- [Stated problem]
Print exactly the part opening with the line containing "seat in handle_screw_seats()])" and closing with the line containing "before = set(bpy.data.objects)", with both of those lines included.

- [Entries]
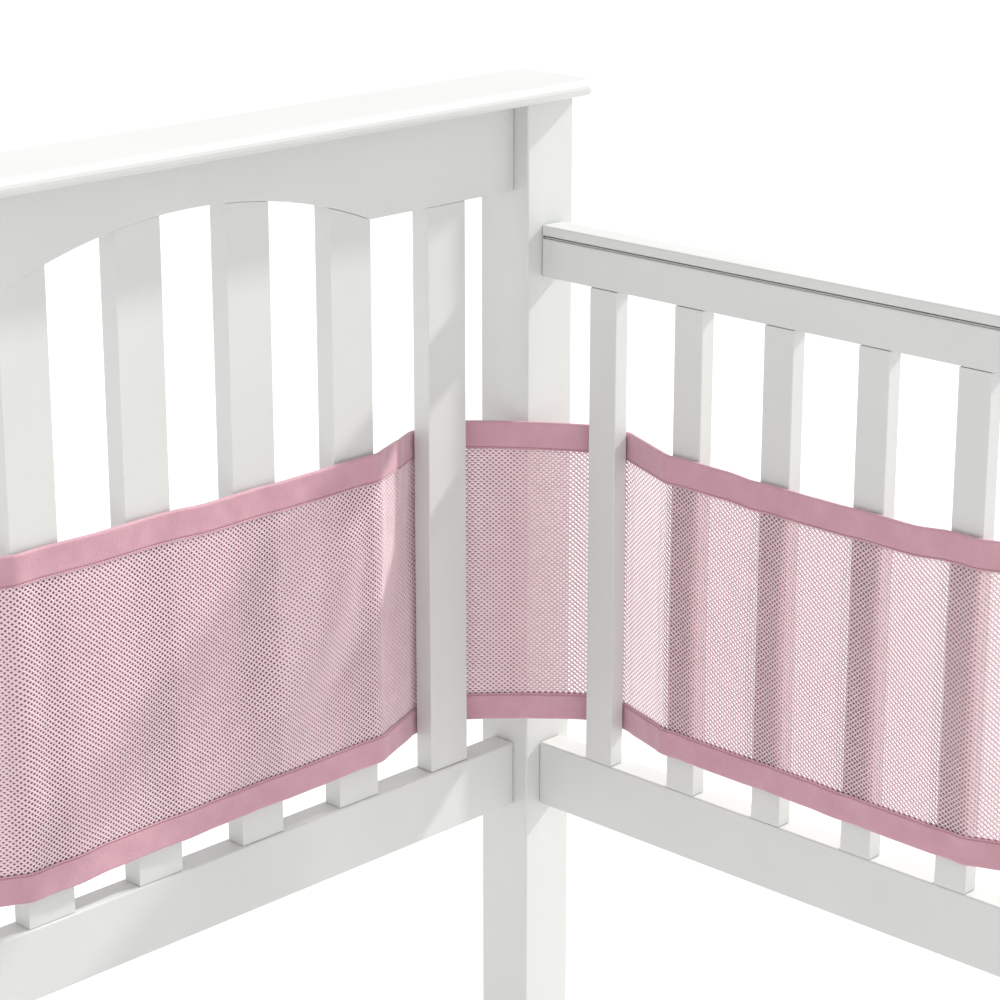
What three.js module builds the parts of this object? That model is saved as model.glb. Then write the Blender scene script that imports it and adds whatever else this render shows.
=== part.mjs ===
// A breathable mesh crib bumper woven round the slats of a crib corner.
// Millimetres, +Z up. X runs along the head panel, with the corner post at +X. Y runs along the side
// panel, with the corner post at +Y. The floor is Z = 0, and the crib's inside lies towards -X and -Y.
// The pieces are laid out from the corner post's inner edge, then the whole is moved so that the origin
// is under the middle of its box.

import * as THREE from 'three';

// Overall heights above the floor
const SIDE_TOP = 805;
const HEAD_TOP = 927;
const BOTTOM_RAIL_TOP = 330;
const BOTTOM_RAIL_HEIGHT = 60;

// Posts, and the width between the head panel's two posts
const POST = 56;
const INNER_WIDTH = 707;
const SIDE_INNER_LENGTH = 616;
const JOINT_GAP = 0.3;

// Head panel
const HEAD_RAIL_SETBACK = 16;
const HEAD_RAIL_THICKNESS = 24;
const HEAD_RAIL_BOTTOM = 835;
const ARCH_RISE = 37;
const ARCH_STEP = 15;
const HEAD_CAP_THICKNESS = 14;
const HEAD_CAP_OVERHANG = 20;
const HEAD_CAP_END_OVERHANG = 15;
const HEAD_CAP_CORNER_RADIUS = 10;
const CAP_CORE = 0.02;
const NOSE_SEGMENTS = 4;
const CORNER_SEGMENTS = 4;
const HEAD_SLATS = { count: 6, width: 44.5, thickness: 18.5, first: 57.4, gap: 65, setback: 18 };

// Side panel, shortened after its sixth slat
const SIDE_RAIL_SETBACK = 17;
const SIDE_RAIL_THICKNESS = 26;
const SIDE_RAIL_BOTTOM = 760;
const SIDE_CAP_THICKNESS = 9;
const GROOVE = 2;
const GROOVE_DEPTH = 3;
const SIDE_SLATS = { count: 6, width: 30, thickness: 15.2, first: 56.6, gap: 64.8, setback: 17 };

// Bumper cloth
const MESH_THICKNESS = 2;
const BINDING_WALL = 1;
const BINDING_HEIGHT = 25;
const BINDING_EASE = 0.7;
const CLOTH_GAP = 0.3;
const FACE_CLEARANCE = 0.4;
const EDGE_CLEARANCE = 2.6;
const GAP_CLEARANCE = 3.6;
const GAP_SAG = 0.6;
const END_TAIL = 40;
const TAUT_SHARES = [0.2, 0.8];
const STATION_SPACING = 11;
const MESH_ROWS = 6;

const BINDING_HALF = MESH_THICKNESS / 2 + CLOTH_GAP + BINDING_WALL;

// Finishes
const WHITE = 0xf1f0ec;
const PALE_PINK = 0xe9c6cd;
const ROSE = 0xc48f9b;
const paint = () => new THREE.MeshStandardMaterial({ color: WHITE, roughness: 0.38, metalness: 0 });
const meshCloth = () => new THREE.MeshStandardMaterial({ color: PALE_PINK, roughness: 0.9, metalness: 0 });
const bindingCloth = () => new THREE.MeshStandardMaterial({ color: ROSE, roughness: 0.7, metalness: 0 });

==

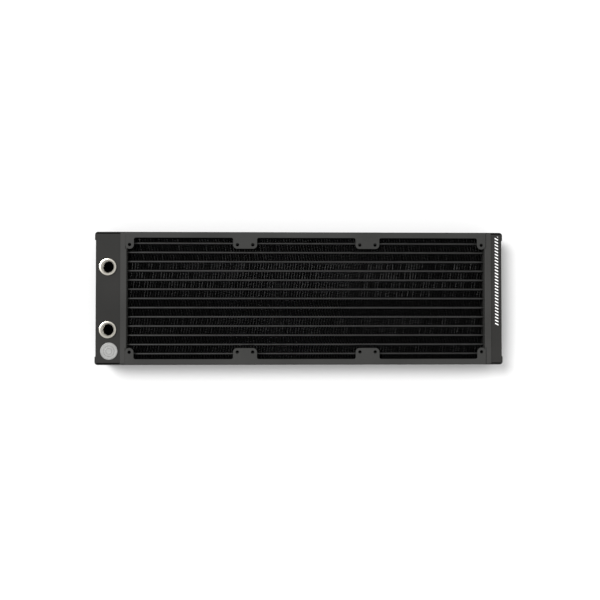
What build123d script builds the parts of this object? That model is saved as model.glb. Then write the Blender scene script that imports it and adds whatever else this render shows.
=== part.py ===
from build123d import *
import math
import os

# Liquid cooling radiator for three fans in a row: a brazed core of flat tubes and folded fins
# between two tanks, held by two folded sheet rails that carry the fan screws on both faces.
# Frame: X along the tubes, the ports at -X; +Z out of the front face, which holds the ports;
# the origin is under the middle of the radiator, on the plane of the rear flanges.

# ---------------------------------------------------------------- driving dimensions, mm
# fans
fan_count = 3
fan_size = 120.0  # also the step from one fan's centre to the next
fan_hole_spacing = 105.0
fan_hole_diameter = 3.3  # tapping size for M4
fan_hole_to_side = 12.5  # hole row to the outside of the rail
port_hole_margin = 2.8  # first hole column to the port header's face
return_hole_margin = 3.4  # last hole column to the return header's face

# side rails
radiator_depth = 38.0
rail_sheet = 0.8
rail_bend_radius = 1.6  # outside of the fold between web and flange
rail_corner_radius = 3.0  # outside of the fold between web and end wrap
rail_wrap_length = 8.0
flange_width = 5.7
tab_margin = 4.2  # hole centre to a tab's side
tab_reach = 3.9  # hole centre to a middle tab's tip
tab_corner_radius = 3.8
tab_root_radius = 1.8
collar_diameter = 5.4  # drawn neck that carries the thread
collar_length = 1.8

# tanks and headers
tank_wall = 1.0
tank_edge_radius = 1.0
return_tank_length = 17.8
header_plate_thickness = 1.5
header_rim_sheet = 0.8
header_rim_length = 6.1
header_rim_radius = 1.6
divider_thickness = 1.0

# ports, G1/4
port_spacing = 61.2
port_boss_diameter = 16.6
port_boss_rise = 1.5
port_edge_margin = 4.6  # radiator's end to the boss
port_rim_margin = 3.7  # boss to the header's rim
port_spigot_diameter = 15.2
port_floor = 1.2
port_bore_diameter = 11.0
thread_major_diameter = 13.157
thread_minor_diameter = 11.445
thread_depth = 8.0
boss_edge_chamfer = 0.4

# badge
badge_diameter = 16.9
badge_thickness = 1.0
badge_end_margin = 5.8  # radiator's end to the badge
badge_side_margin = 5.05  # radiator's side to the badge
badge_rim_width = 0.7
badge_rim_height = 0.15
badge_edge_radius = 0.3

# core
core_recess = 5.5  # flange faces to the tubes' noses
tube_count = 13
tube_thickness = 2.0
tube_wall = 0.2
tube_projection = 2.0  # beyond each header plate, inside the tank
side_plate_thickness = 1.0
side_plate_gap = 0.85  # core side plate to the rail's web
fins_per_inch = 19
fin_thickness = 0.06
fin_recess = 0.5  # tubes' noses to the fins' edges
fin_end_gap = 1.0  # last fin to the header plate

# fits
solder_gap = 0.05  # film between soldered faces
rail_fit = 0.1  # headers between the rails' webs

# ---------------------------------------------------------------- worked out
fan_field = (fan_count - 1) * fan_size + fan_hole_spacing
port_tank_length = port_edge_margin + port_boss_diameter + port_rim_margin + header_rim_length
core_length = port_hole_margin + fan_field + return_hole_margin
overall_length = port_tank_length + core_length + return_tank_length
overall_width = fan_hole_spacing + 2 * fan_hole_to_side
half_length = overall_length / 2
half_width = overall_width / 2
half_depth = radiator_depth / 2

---

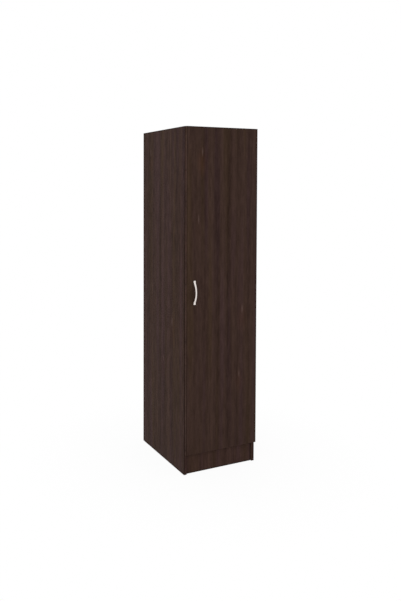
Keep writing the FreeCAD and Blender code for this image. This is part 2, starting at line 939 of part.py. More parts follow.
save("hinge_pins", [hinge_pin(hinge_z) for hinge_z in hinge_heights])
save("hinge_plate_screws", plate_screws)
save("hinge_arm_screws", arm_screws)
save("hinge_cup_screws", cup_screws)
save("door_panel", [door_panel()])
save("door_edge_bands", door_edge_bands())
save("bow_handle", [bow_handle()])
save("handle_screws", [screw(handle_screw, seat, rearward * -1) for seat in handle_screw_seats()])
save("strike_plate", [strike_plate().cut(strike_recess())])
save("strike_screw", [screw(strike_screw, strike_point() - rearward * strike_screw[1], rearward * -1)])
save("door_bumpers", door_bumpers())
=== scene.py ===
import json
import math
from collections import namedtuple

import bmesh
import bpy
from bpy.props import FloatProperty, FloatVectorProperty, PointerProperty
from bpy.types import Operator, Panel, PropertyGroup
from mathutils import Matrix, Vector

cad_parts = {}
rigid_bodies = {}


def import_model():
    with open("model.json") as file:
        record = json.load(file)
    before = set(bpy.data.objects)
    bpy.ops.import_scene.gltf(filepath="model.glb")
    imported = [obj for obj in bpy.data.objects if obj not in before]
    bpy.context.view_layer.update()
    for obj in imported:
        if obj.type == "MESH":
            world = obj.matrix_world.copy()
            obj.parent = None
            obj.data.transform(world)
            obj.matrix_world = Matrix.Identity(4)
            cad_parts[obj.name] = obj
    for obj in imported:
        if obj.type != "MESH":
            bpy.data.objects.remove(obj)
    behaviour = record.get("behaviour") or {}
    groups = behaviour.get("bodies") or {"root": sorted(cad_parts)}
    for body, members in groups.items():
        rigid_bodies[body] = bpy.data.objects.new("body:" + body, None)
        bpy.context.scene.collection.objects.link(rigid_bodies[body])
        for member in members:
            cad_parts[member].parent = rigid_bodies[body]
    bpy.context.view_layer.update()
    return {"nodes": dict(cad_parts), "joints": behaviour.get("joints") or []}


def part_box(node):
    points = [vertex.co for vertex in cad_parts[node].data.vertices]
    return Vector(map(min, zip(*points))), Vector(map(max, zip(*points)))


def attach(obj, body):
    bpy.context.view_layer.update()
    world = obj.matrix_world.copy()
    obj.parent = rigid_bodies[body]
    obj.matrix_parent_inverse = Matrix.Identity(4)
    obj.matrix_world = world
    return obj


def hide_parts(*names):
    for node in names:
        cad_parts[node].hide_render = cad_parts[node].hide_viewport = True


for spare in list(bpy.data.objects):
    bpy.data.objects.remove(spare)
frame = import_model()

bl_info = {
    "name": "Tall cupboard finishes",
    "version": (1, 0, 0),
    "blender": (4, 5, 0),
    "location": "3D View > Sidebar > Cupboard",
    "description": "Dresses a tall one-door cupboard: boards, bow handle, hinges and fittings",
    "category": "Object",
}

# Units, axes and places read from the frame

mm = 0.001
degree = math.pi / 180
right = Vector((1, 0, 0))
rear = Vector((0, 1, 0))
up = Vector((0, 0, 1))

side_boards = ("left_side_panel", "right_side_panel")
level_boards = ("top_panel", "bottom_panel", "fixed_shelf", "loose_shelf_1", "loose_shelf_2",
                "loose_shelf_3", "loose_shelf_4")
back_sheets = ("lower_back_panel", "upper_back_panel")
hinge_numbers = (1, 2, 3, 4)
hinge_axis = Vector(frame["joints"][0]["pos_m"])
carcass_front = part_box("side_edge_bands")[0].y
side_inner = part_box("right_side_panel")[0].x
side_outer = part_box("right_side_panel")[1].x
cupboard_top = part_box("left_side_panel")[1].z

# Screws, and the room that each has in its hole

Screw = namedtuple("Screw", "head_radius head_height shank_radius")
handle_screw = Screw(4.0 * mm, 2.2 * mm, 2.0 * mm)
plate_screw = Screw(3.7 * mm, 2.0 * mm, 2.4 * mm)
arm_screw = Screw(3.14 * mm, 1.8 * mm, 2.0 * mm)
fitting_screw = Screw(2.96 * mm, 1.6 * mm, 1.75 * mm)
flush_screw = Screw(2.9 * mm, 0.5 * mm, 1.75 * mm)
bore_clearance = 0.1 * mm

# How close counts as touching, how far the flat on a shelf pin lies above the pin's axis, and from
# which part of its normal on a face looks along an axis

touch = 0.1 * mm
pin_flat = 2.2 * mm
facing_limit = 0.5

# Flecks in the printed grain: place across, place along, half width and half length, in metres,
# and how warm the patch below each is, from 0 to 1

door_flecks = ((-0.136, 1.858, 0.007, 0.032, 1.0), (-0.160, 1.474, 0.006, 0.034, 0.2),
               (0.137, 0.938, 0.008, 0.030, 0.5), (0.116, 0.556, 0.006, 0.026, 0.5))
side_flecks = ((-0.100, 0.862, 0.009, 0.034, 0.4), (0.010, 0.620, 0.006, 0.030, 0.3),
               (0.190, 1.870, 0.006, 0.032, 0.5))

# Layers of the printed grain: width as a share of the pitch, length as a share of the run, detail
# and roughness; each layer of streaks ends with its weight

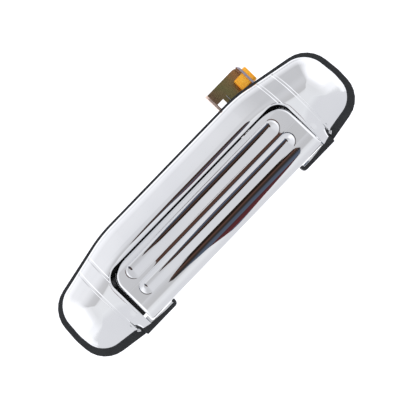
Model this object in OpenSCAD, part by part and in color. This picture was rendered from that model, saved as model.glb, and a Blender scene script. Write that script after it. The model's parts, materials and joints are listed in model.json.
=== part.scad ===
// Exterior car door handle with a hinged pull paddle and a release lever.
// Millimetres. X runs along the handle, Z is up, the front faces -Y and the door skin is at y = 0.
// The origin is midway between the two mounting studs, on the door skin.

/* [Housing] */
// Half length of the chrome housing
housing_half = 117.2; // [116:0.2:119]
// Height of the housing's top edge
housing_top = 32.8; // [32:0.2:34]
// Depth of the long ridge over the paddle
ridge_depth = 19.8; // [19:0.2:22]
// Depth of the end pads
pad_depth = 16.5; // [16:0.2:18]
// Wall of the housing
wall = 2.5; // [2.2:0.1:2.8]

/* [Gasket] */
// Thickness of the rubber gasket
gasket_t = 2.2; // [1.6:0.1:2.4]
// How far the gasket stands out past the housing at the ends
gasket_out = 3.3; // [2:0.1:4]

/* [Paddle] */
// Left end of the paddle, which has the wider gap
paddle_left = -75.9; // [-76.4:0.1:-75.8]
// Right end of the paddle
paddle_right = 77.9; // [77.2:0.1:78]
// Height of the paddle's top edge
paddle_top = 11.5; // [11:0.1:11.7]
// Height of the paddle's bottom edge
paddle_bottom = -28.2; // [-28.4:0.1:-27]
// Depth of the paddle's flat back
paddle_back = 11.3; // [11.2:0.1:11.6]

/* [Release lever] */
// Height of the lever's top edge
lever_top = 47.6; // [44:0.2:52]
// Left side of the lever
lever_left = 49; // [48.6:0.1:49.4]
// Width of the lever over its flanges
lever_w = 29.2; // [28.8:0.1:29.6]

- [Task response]
save("handle_screws", [screw(handle_screw, seat, rearward * -1) for seat in handle_screw_seats()])
save("strike_plate", [strike_plate().cut(strike_recess())])
save("strike_screw", [screw(strike_screw, strike_point() - rearward * strike_screw[1], rearward * -1)])
save("door_bumpers", door_bumpers())
=== scene.py ===
import json
import math
from collections import namedtuple

import bmesh
import bpy
from bpy.props import FloatProperty, FloatVectorProperty, PointerProperty
from bpy.types import Operator, Panel, PropertyGroup
from mathutils import Matrix, Vector

cad_parts = {}
rigid_bodies = {}


def import_model():
    with open("model.json") as file:
        record = json.load(file)
    before = set(bpy.data.objects)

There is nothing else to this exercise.